Testing conducted by manufacturers tells if 5G devices, chipsets, network equipment, and IoT sensors adhere to 3GPP standards and specifications. Mobile network operators and service providers too perform tests on their end to test reliability and performance of the networks. And, regulatory bodies like Federal Communications Commission (FCC), Cybersecurity and Infrastructure Security Agency (CISA), and National Institute of Standards and Technology (NIST) maintain oversight to ensure regulatory compliance with requirements around spectrum use, security, sustainability, and such.
Key focus of 5G protocol testing
5G protocol testing happens at multiple levels, frequencies, and scenarios. It mainly focuses on the following:
- Whether devices and infrastructure components are compliant with the industry standards.
- Assessing interoperability and compatibility between heterogenous networks. Conformance allows operators to gurantee better roaming, and smoother handovers, among other things. Non-compliance, on the other hand, can lead to market rejections — not to mention costly regulatory penalties.

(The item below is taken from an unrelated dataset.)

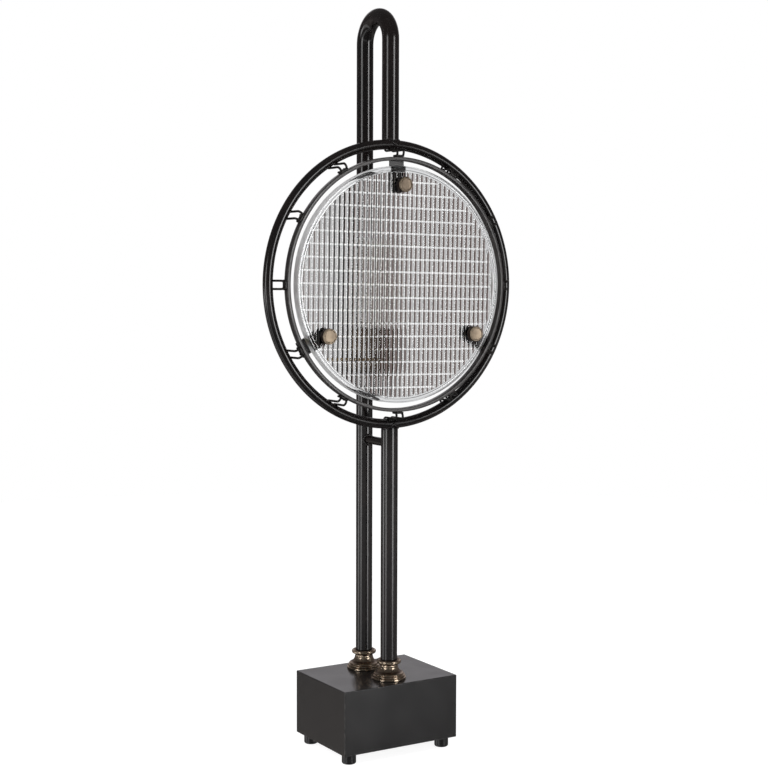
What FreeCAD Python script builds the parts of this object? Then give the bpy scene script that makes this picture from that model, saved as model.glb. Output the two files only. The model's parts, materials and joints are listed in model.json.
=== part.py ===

- Measuring KPIs, like throughput, latency, and reliability of the network under real-world conditions. Testers artificially generate real-world demands placed by applications and services through simulation to measure these. The results tell operators and manufacturers whether they satisfy the standard performance criteria or acceptance thresholds.
- Verifying if the network can reliably deliver the promised high broadband speeds, high device density, and broad coverage by means of NTNs, unique to 5G. The tests run from design to deployment to operations.
- Ensuring compatibility of new infrastructure additions with old components, and smooth functioning of all existing, previous-generation ones.
- Identifying security weaknesses and vulnerabilities that could open the network to bigger risks. Testing reveals whether data transferred over the network is secure and integral.
- Outside the lab, 5G protocol testing in the field entails performance checking on equipment in live environments to determine health and areas of improvement.
As 5G continues to evolve and mature, protocol testing matters more than ever. It provides clarity, enables oversight, and ensures compatibility of heterogenous 5G infrastructures essential to guarantee reliable connectivity. However, with technologies like beamforming introducing new challenges, test procedures need to evolve to keep pace with the standards and grasp on the complex workings on 5G networks.